Last point how could anyone price fabricating an airplane in Toulouse, leasing special ships and assembling the things in hangars with workforce that do not exist?
Pandering to Northrop or afraid to support Boeing the source selection, run by Mrs Druyun's summer help decided to buy a French trash hauler in lieu of a refueler.
Posted by: ilsm | Jun 21, 2008 at 10:35 AM
OK, Boeing's protest has been sustained and the ball game has changed slightly. Now its time to get working on proposal revisions and the new submittals are likely to be better than the previously inputs. Both companies now know what the AF has decided it really wants, and have greater insight into how it will be evaluated. The maximum delay in contract award should be contained to one year - 60 days for the AF to understand what troubled GAO and to restructure their evaluation team; 90 days to get a revised RFP to the contractors and 120 days for them to submit proposal revisions. AF selection should be doable in another 90 days. For Northrop Grumman it should be a relatively easy with most tasks slipping out one year and reworking some areas where they came up short. Their proposal may be more like submitting a BAFO.
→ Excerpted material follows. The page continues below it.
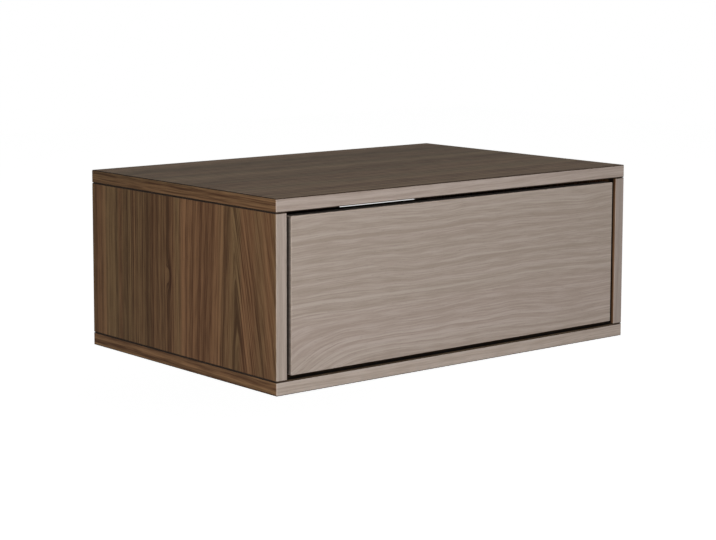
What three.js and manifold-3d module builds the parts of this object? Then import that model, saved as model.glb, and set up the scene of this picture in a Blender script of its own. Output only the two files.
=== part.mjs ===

Boeing would seem to be at a greater disadvantage since industry suspects they will propose a 777 configuration, but that too is a mature airframe in commercial production for which they would have an extensive data base ... not the least of which is their current proposal to militarize their 767 aircraft. Boeing may even have started on it's 777 proposal effort when they elected to protest the Northrop Grumman selection. This will be Boeing's third shot at a formal KC-135 replacement so there shouldn't be any reason to not put a full court press on both contractors and get the new tanker aircraft under contract. A lot of valuable work has been performed by all parties and the military can't let this procurement get tied up in endless appeals nor in continuous alternative studies of split buys, 747 or 767 remanufacture, et al.